Eine weitere Energiequelle des batterielosen Funks ist Licht. Das solarbasierte Sensormodul STM 330 kann beispielsweise die Temperatur in einem Raum oder an Maschinen messen. Es arbeitet besonders stromsparend und gleichzeitig zuverlässig. Wird der Messwert beispielsweise alle 15min übertragen, reichen bei 200lx bereits 3,6h Ladezeit am Tag für einen unterbrechungsfreien Betrieb. Ähnlich wie die Gangreserve einer Uhr, überbrückt ein zusätzlicher PAS-Superkondensator (Poly Acenic Semiconductor) Perioden mit fehlender Umgebungsenergie. Bei einem komplett aufgeladenen Energiespeicher ist das Modul in absoluter Dunkelheit mehrere Tage voll funktionsfähig. Das bidirektionale Gateway USB 300 leitet die Messdaten ebenso wie Schaltbefehle an einen PC oder einen Smart-Home-Server weiter. Das Empfangen der Daten erfolgt dabei über die Software DolphinView, welche die Funktelegramme am Rechner visualisiert.

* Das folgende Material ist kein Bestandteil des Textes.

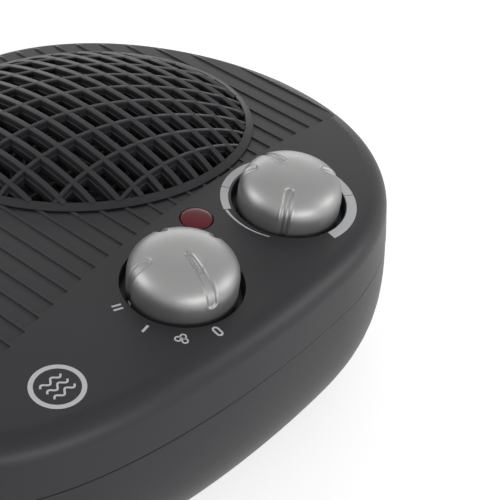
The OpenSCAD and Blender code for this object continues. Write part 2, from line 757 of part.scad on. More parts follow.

Spezifische Entwicklung Schritt für Schritt

Neben dem Entwicklungskit gehört auch das Starter-Kit ESK 300 zur modularen Plattform für Entwickler. Das Starter-Kit eignet sich für erste Tests und ermöglicht Basisproduktentwicklungen mit der batterielosen Funktechnologie. Es enthält ein Schaltermodul, Komponenten für verschiedene Schalteranwendungen, ein Temperatursensormodul, ein USB-Gateway sowie PC-Software zur Visualisierung. Sind im nächsten Schritt Konfigurationen, Hardware- oder Softwareentwicklungen erforderlich, können OEMs das Starter-Kit mit dem Programmer-Board EOP 350 erweitern. Es erlaubt den Anschluss verschiedener batterieloser Funkmodule, um diese zu konfigurieren oder zu programmieren.

Die Kraft der Temperatur

Zusätzlich können Entwickler das Developer-Kit EDK 350 mit dem Thermo-Developer-Kit EDK 352 ergänzen. Es enthält das batterielose Funksensormodul STM 312 sowie den Ultra-Low-Voltage DC/DC-Wandler ECT 310 in Kombination mit einem Peltier-Element zur Energieversorgung von EnOcean-Funkmodulen mittels Temperaturdifferenzen. Temperaturunterschiede liefern viel Energie. Ein Tropfen Wasser, um 1°C gekühlt, liefert genug Energie für 25.000 EnOcean-Funktelegramme. Damit lassen sich nicht nur Sensoren, sondern auch Aktoren batterielos mit Energie versorgen. Die Energie gewinnen Thermogeneratoren, sogenannte Peltier-Elemente. Kostengünstige Peltier-Elemente haben allerdings einen entscheidenden Nachteil: Sie produzieren nur sehr kleine Spannungen – rund 10mV pro Grad Kelvin (K). Eine angeschlossene Elektronik, beispielsweise ein batterieloses Sensormodul, braucht jedoch eine Versorgungsspannung von 3V. Der DC/DC-Wandler ECT 310 schließt diese Lücke. Der optimierte Oszillator beginnt bereits ab einer Eingangsspannung von 20mV zu schwingen. Ab 20mV (also rund 2°C) wird bereits eine nutzbare Ausgangsspannung größer als 3V erzeugt. Um einen hohen Wirkungsgrad im Betrieb mit EnOcean-Funkmodulen zu erreichen, ist die Ausgangsspannung bis 5V spezifiziert und nicht geregelt. Dieses Verhalten ist ähnlich wie die Ausgangspannungen von Solarzellen. Da die batterielosen Funkmodule auch dafür optimiert sind, können sie problemlos damit umgehen. Der modulare Aufbau der Entwicklungs-Plattform ermöglicht eine flexiblere Produktentwicklung. Hersteller können bestehende Lösungen leichter weiterentwickeln und gleichzeitig schneller zusätzliche Anwendungen für die batterielose Funktechnologie unter Einsatz der drei verschiedenen Energiequellen erschließen.